Paul Grossrieder le dit tout net:" Le terrorisme à grande échelle accroît fortement les risques encourus par les délégués du CICR. Il l'aggrave d'autant que les terroristes méprisent les acteurs humanitaires. Les problèmes de sécurité prennent donc de l'importance même si le CICR a fait d'énormes progrès en la matière en créant une cellule de sécurité dirigée par un spécialiste, Philippe Dind. Des professionnels y travaillent et ils ont obtenu des résultats extraordinaires."

Respecter les principes
Mais il ne suffit pas de développer la sécurité sur le terrain. L'ancien patron charmeysan du CICR explique son credo. Il n'y a pas de sécurité sans travail de prévention:" Le plus difficile, c'est de faire entrer dans la tête de nos partenaires la conviction qu'il faut respecter les principes du droit humanitaire. Et je ne parle pas tellement des victimes que des responsables politiques, des militaires, des rebelles. Il faut expliquer à tous ces gens qui pensent que la guerre peut leur rapporter quelque chose que, cette guerre, on ne peut pas la faire n'importe comment.

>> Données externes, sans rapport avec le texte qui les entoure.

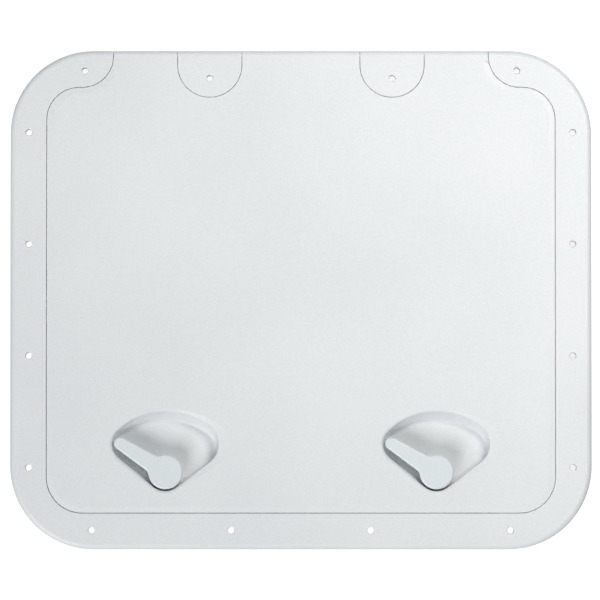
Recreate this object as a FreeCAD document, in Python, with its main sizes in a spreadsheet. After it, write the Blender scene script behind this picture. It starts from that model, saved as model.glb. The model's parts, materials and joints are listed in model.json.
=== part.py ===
# Access hatch: a moulded flange frame, a hinged flush lid and two turn latches in dished recesses.
# Millimetres. +X is to the right, +Y to the hinge side and +Z up out of the deck.
# The origin is the middle of the flange outline, on the deck plane under the flange.
import FreeCAD, Part
import math
import operator
import os

import Sketcher

Vector = FreeCAD.Vector

SIZES = [
    # Frame moulding
    ("frame_width", 515, "flange outline, side to side"),
    ("frame_depth", 442, "flange outline, front to hinge side"),
    ("frame_height", 12.5, "deck to the top of the flange"),
    ("frame_corner_radius", 74, "flange outline"),
    ("frame_edge_radius", 5, "rolled top edge of the flange"),
    ("frame_wall", 3, "rim, top and inner wall of the hollow flange"),
    ("flange_width", 32, "sides and front"),
    ("opening_front_radius", 32, "front corners of the opening"),
    ("opening_rear_radius", 29, "hinge-side corners of the opening"),
    ("lobe_radius", 27.8, "round end of the flange beside the hinge"),
    ("lobe_land", 2.5, "straight between the hinge-side corner and the lobe"),
    ("ledge_thickness", 3, "drain ledge around the upstand"),
    ("ledge_width", 8.5, "flange inner wall to spigot"),
    ("spigot_setback", 49, "hinge-side edge of the flange to the spigot"),
    ("spigot_wall", 3, "spigot and upstand"),
    ("spigot_drop", 26, "below the deck plane"),
    ("upstand_height", 6, "above the deck plane"),
    ("stiffener", 2, "thickness of the flange ribs"),
    ("stiffener_lift", 1, "flange ribs above the deck plane, for the sealant"),
    # Fixing holes
    ("hole_radius", 2.75, "for 5 mm deck screws"),
    ("hole_boss_radius", 5.5, "round each hole"),
    ("hole_chamfer", 0.5, "top edge of each hole"),
    ("side_hole_inset", 16.5, "from the side edge"),
    ("side_hole_margin", 72.5, "front and hinge-side edge to the end holes"),
    ("front_hole_inset", 17, "from the front edge"),
    ("front_hole_margin", 72.1, "side edges to the end holes"),
    ("lobe_hole_inset", 17.8, "from the hinge-side edge"),
    ("lobe_hole_offset", 2.6, "lobe centre to hole"),
    # Strike ledges under the latch cams
    ("strike_width", 66, "along the front wall"),
    ("strike_reach", 8, "out from the front wall"),
    ("strike_thickness", 3, "ledge"),
    ("strike_level", 12, "deck plane down to the working face"),
    ("strike_ramp", 1.5, "lead-in on the working face"),
    ("gusset_height", 7, "above the ledge"),
    ("gusset_thickness", 2, "each"),
    # Seal on the upstand
    ("seal_width", 7, "across the channel"),
    ("seal_grip", 2.8, "how far the channel reaches down the upstand"),
    ("seal_web", 1, "channel floor over the upstand"),
    ("seal_bulb_width", 4.6, "bulb under the lid"),
    ("seal_gap", 0.3, "bulb to lid"),
    # Lid moulding
    ("lid_gap", 0.4, "lid to frame and to hinge blocks"),
    ("lid_thickness", 3, "panel"),
    ("lid_wall", 2.8, "skirt"),
    ("skirt_depth", 5, "skirt and ribs below the panel"),
    ("bevel_width", 5.2, "edge of the lid"),
    ("bevel_drop", 0.7, "edge of the lid"),
    ("rib", 2, "thickness of the lid ribs"),
    ("rib_margin", 5, "spigot inner wall to the ends of the ribs"),
    # Hinge
    ("barrel_radius", 4.5, "rolled rear edge of the lid"),
    ("hinge_spacing", 161.6, "between the two hinge blocks"),
    ("block_radius", 28.3, "half-round hinge block"),
    ("block_setback", 12.8, "hinge-side edge to the block's centre"),
    ("block_hole_inset", 24.5, "hinge-side edge to the deck screw"),
    ("pin_radius", 2, "hinge pin"),
    ("pin_clearance", 0.05, "pin in its bores"),
    ("pin_chamfer", 0.4, "pin ends"),
    ("pin_setback", 0.5, "outer end of the pin inside the barrel end"),
    ("pin_engagement", 10.5, "pin in the middle barrel"),
    ("bore_spare", 2, "bore past the inner end of the pin"),
    ("block_screw_spacing", 30, "two screws up into each block"),
    ("block_screw_inset", 17, "hinge-side edge to the screws"),
    ("block_screw_radius", 2, "shank"),
    ("block_screw_head", 3.75, "head radius"),
    ("block_screw_length", 9.5, "overall"),
    ("block_screw_spare", 1.2, "hole past the screw's tip"),
    ("screw_clearance", 0.1, "screws in their holes"),
    # Recess in the lid for each latch, seen from above, from the middle of the hub
    ("latch_inset", 137.5, "side edges of the frame to the hubs"),
    ("latch_setback", 68.5, "front edge of the frame to the hubs"),
    ("end_height", 24.8, "centres of the end rounds above the hub"),
    ("well_apex_radius", 17, "round the hub"),
    ("well_right_radius", 20.5, "right end"),
    ("well_left_radius", 16.5, "left end"),
    ("well_top", 53.6, "far edge"),
    ("well_top_drop", 10.7, "centre of the far edge below the hub"),
    ("well_top_offset", 1.1, "centre of the far edge to the right of the hub"),
    ("well_straight", 6, "lid top down to the end of the upright wall"),
    ("well_depth", 16.5, "lid top down to the floor"),
    ("floor_end_height", 22, "centres of the end rounds above the hub"),
    ("floor_apex_radius", 12.5, "round the hub"),
    ("floor_end_radius", 16, "both ends"),
    ("floor_top", 46, "far edge"),
    ("floor_top_drop", 22, "centre of the far edge below the hub"),
    ("floor_top_offset", 1, "centre of the far edge to the right of the hub"),
    ("well_floor_radius", 3, "floor to wall"),
    ("well_shell", 2.5, "wall under the lid"),
    ("dish_apex_radius", 18.6, "round the hub"),
    ("dish_right_radius", 20.5, "right end"),
    ("dish_left_radius", 19, "left end"),
    ("dish_top", 55.6, "far edge"),
    ("dish_top_drop", 20, "centre of the far edge below the hub"),
    ("dish_top_offset", 4.6, "centre of the far edge to the right of the hub"),
    ("dish_depth", 1.2, "at the edge of the well"),
    ("seat_radius", 13.5, "tube that carries the spindle"),
    ("seat_gap", 0.3, "tube to hub"),
    ("seat_bottom", 9.5, "below the deck plane"),
    # Latch handle with its spindle
    ("handle_drop", 0.2, "below the lid's top"),
    ("hub_radius", 15.2, "handle hub"),
    ("hub_thickness", 6, "handle hub"),
    ("arm_length", 47.3, "hub centre to tip centre"),
    ("arm_tip_radius", 5.6, "tip"),
    ("arm_taper", 4, "degrees, each flank"),
    ("arm_thickness", 4.8, "handle arm"),
    ("arm_root_radius", 7, "arm to hub"),
    ("handle_edge", 1, "chamfer round the top"),
    ("handle_angle", 147.5, "degrees from +X at rest"),
    ("spindle_radius", 7, "in the tube"),
    ("spindle_clearance", 0.08, "spindle in the tube"),
    ("spindle_shoulder", 0.3, "spindle past the tube"),
    ("square_width", 10, "drive end"),
    ("square_clearance", 0.05, "cam on the square"),
    ("o_ring_wire", 1, "section radius"),
    ("o_ring_level", 2, "below the deck plane"),
    ("groove_width", 2.4, "O-ring groove"),
    # Cam and its fastening
    ("thrust_washer_gap", 0.1, "tube to washer"),
    ("thrust_washer_radius", 11, "outer"),
    ("thrust_washer_bore", 7.2, "inner radius"),
    ("thrust_washer_thickness", 1, "washer"),
    ("cam_hub_radius", 10.5, "cam"),
    ("cam_gap", 0.4, "strike to cam"),
    ("cam_thickness", 4.6, "cam arm"),
    ("cam_length", 17.5, "hub centre to tip centre"),
    ("cam_tip_radius", 6, "cam"),
    ("cam_angle", 25, "degrees from +X at rest"),
    ("cam_washer_radius", 8, "outer"),
    ("cam_washer_thickness", 1, "washer"),
    ("cam_screw_radius", 2, "shank"),
    ("cam_screw_head", 4.6, "head radius"),
    ("cam_screw_head_height", 2.6, "head"),
    ("cam_screw_grip", 9, "shank in the spindle"),
]

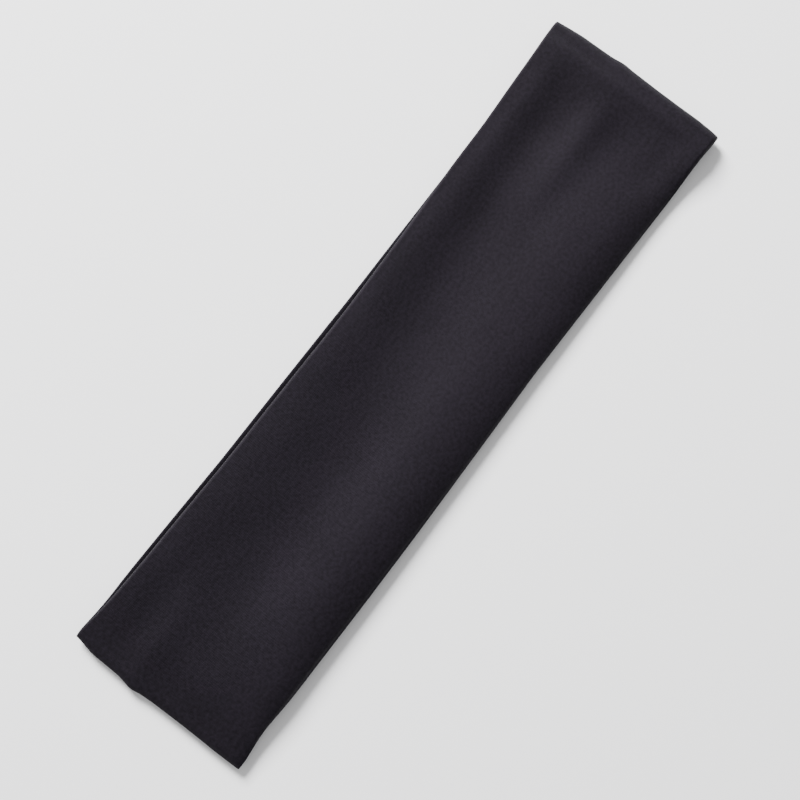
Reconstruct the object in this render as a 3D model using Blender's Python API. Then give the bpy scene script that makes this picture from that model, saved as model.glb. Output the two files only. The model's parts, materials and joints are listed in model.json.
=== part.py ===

Cela, c'est tout le domaine primordial de la prévention par la diffusion des principes humanitaires. Il faut démonter sur le terrain que ce respect apporte énormément aux êtres humains, concernés et permettra, demain peut-être, une reconstruction des relations entre des ennemis."

Permettre des contacts
"Quand on voit les difficultés qu'il y a aujourd'hui en Bosnie à recréer la confiance, je pense que c'est plus facile pour des gens qui ont pu évaluer l'importance qu'il y a à permettre des contacts entre les camps ennemis par l'intermédiaire du CICR."